California-based technology company Nvidia said in an Aug. 28 filing that its high performance A100 and H100 chips, which speed up machine learning on AI apps such as ChatGPT had been put on a “no-export” list to some countries in the Middle East, Reuters reported Thursday. These products are already prohibited to export to China and Russia.
“During the second quarter of fiscal year 2024, the USG [US government] informed us of an additional licensing requirement for a subset of A100 and H100 products destined to certain customers and other regions, including some countries in the Middle East,” Nvidia, one of the most valuable firms in the world worth around $1.2 trillion, said in an Aug. 28 filing.
The newswire reported that a well-placed source said AMD is also impacted by the export extension.
The Middle Eastern countries were not named.
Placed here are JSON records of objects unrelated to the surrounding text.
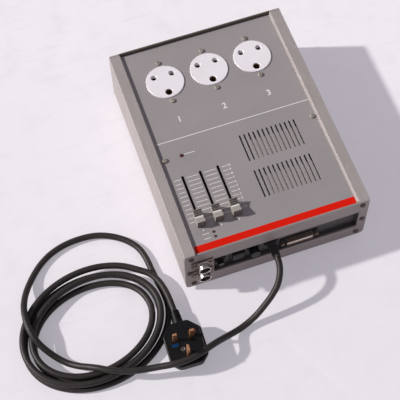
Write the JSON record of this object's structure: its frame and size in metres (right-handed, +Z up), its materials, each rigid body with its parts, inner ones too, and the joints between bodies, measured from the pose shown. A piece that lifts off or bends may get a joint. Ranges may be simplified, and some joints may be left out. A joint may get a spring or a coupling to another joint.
{
  "type": "dimmer pack",
  "caption": "Free-standing stage dimmer pack: a flat metal case with round-pin outlets and sliding faders on top, control sockets in front, and a coiled mains lead with its plug.",
  "frame": {"origin": "bottom centre of the unit without its lead, on the floor plane under the feet", "axes": "+Z up, +Y from the front plate with the sockets towards the back where the outlets are, +X to the right as seen from the front"},
  "size_m": [0.4746, 0.4343, 0.1039],
  "materials": {
    "rail": "warm grey satin anodised extrusion",
    "panel": "mid grey satin paint with white marks",
    "plate": "grey satin paint with a plain red band on the front plate",
    "cover": "grey satin paint",
    "tray": "satin black",
    "white_plastic": "moulded white, slightly glossy",
    "black_plastic": "moulded black",
    "grey_plastic": "moulded mid grey",
    "brass": "bright",
    "chrome": "polished",
    "steel": "zinc plated",
    "rubber": "matt black",
    "lead": "smooth black sheath",
    "lamp": "tinted red lens, unlit",
    "board": "green circuit board",
    "aluminium": "plain"
  },
  "bodies": {
    "unit": {"back_end_plate": "plate", "bottom_cover": "cover", "breaker_body": "black_plastic", "cable_gland": "black_plastic", "connector_tray": "tray", "control_board": "board", "d_sub_insert": "black_plastic", "d_sub_shell": "steel", "din_lower_insert": "black_plastic", "din_lower_shell": "chrome", "din_upper_insert": "black_plastic", "din_upper_shell": "chrome", "fader_1_body": "aluminium", "fader_2_body": "aluminium", "fader_3_body": "aluminium", "foot_left_back": "rubber", "foot_left_front": "rubber", "foot_right_back": "rubber", "foot_right_front": "rubber", "front_end_plate": "plate", "front_screw_left_1": "steel", "front_screw_left_2": "steel", "front_screw_right_1": "steel", "front_screw_right_2": "steel", "fuse_cap": "black_plastic", "fuse_holder": "black_plastic", "heat_sink": "aluminium", "lead_coil": "lead", "lead_relief": "rubber", "lead_run": "lead", "lead_tail": "lead", "main_lamp": "lamp", "outlet_1_base": "brass", "outlet_1_face": "white_plastic", "outlet_2_base": "brass", "outlet_2_face": "white_plastic", "outlet_3_base": "brass", "outlet_3_face": "white_plastic", "plug_base": "black_plastic", "plug_cover": "black_plastic", "plug_earth_pin": "brass", "plug_live_pin": "brass", "plug_neutral_pin": "brass", "power_board": "board", "rocker_frame": "black_plastic", "side_rail_left": "rail", "side_rail_right": "rail", "signal_lamp_1": "lamp", "signal_lamp_2": "lamp", "terminal_block": "white_plastic", "top_panel": "panel", "transformer": "steel"},
    "fader_1": {"fader_1_lever": "steel", "fader_1_knob": "grey_plastic"},
    "fader_2": {"fader_2_lever": "steel", "fader_2_knob": "grey_plastic"},
    "fader_3": {"fader_3_lever": "steel", "fader_3_knob": "grey_plastic"},
    "breaker_button": {"breaker_button": "black_plastic"},
    "rocker": {"rocker_key": "black_plastic"}
  },
  "joints": [
    {"name": "fader_1_slide", "type": "slide", "parent": "unit", "child": "fader_1", "axis": [0, 1, 0], "range_m": [0, 0.064]},
    {"name": "fader_2_slide", "type": "slide", "parent": "unit", "child": "fader_2", "axis": [0, 1, 0], "range_m": [0, 0.064]},
    {"name": "fader_3_slide", "type": "slide", "parent": "unit", "child": "fader_3", "axis": [0, 1, 0], "range_m": [0, 0.064]},
    {"name": "breaker_push", "type": "slide", "parent": "unit", "child": "breaker_button", "axis": [0, 1, 0], "range_m": [0, 0.0025], "stiffness_N_per_m": 500, "springref_m": -0.001},
    {"name": "rocker_tip", "type": "hinge", "parent": "unit", "child": "rocker", "pos_m": [-0.051, -0.14955, 0.0485], "axis": [1, 0, 0], "range_deg": [-20, 0]}
  ]
}
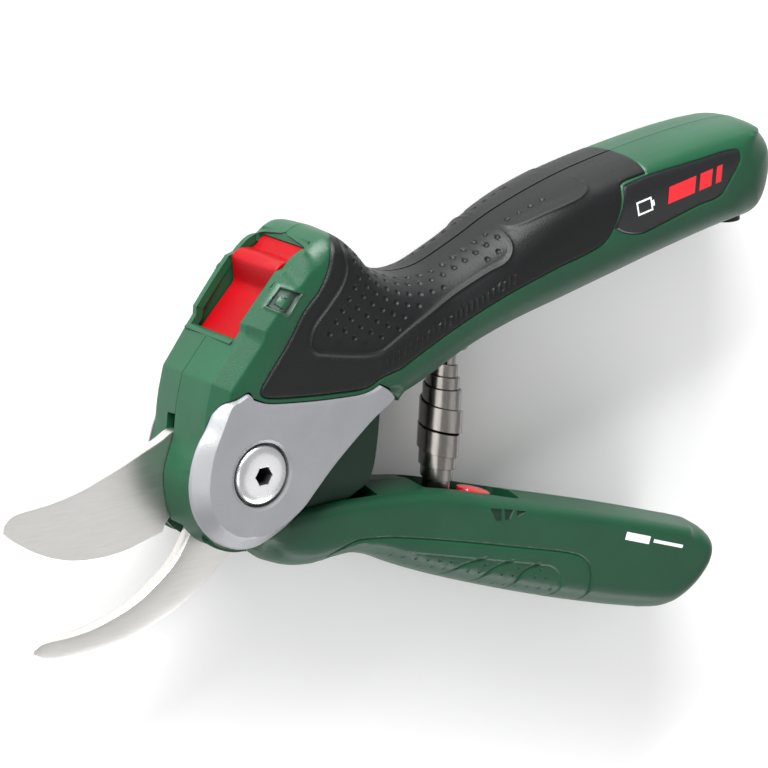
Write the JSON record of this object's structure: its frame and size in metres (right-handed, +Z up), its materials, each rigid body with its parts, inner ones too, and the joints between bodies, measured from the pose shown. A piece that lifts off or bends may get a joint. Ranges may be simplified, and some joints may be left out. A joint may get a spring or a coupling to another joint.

On Thursday, the US Commerce Department was quick to distance itself from the reports — but it did not directly address imposing license restrictions on certain types of chips. The department refused to comment on whether it had imposed the new requirements on the two US companies. Al-Monitor has contacted the department for clarification.
Nvidia and AMD were also contacted for comment.
The United States usually imposes export controls for national security reasons. In this case, it appears to be due to certain Middle Eastern countries ties with China, which is competing with Washington for technological supremacy. Both Washington and Beijing have imposed export restrictions on critical technology products to each other’s countries and allies.
In July, China announced export controls over two rare metals essential for manufacturing semiconductors to Europe and the United States.